At this point in the story, I wish I could tell you that the end result was her dying. Heartless as it might sound, had this been true, I would have left with the knowledge that everything I gave her...blood, sweat, tears, all that shit...would not have been for nothing.
But no. Almost everything this woman ever told me was a complete lie.
I went to her mom with a question that was bothering me for a while...her mother told me once during one of the hospital visits that she was worried because Mallory had "never spent the night sleeping in a hospital." This conflicted a bit with what Mallory had told me about her first flareup, where she dropped down to 80 pounds and spent two months in Intensive Care, doped up on enough painkillers that they were basically giving her comfort until she passed.

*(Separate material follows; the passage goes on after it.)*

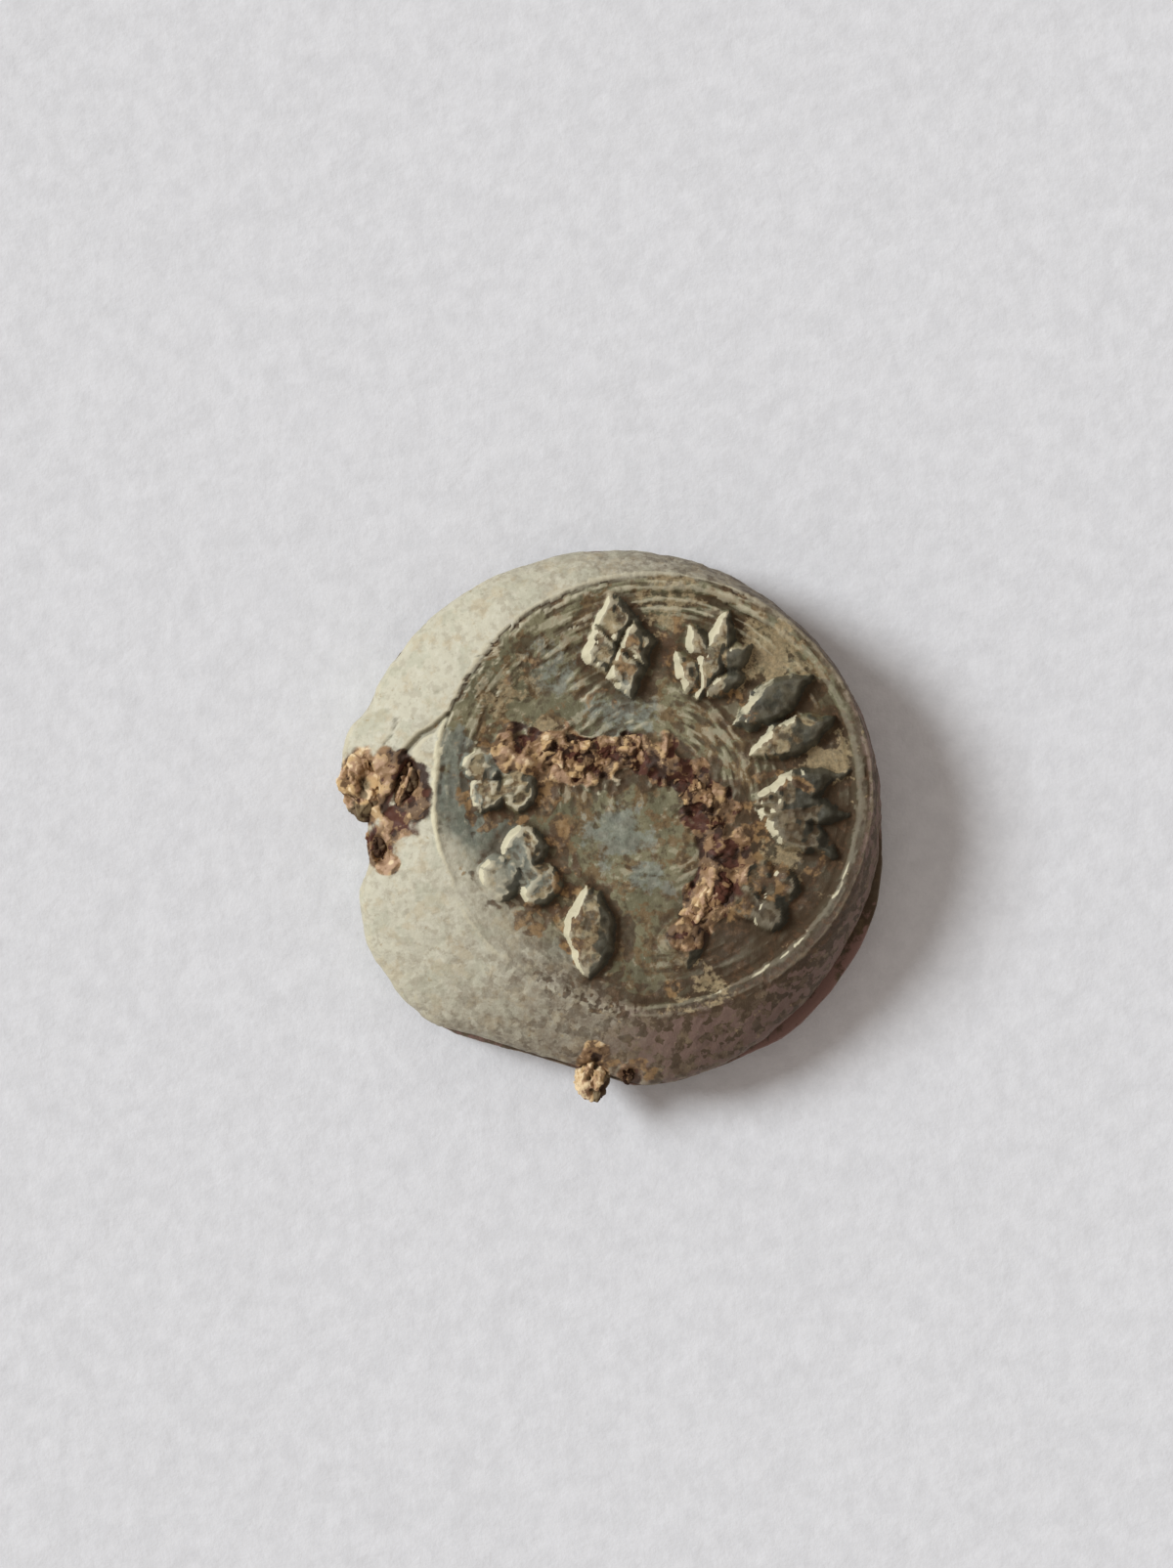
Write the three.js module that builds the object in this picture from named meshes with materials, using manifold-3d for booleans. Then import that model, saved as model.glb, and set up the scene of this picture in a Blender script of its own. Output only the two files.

When I asked her mom about this, she looked at me as if I were insane.
I decided to press this issue a bit, and I am sitting here now, still in shock over what her mother told me. Keep in mind - I just learned all of this 24 hours ago, without any inkling of it before.
Lie #1 - Mallory owned a Trans-AM that was t-boned by a nearly 100-year-old man who was so distraught over the accident that she didn't have the heart to sue him for it.
Truth #1 - There was no car wreck. Her ex-husband, Mike (she married at an early age and never actually did divorce him) sold it to someone in PA and there was a financial issue over it. That's the end of it.
Lie #2 - Mallory has a half-brother (same father) named Dave, who once got drunk and ***** her. They recently started talking again, and I met him myself.
Truth #2 - Dave is not her half-brother. She dated him for some time and moved him in with her mother for no more than a month.
Lie #3 - Chris, a guy who has been in her life for a very long time (10-12 years) is "practically her brother," and has always been around in one form or another.
Truth #3 - Chris has been around for maybe three years. Mallory met him at a diner, and they apparently dated for some time. They had an apartment together for a short time. He has despised me from the moment we had the misfortune of meeting each other, and for all I know, I started my relationship with her as someone she was seeing on the side from him. I won't ever know the full truth about who he is, and I don't particularly care anymore.
Lie #4 - Mallory bought a truck, a 2003 Chevy S-10 with her own money. Her mother then forged the signature on the truck to get it in her name, using it as collateral on a personal loan.
Truth #4 - The truck was never in Mallory's name from the beginning. The car payment was financed with Mallory's disability money, which was automatically credited to her mother's account because of her living in the same residence and qualifying as room and board.
There's some other minor things along the way, but I think you get what happened here. The only thing I ever, ever wanted was to see my girlfriend feel happy and healthy. I've sunk myself so far into debt over her painkiller addiction, rationalizing it in my head that because she was sick and in pain, she needed this obscene amount of medicine.
Is this what you get for loving someone unconditionally? Was I that fucking BLIND by affection that I never thought to question any of this before? I know this is probably not much compared to what some of the older members here have gone through, but this has completely shattered any ability for me to trust someone again. I'm still literally in shock over it.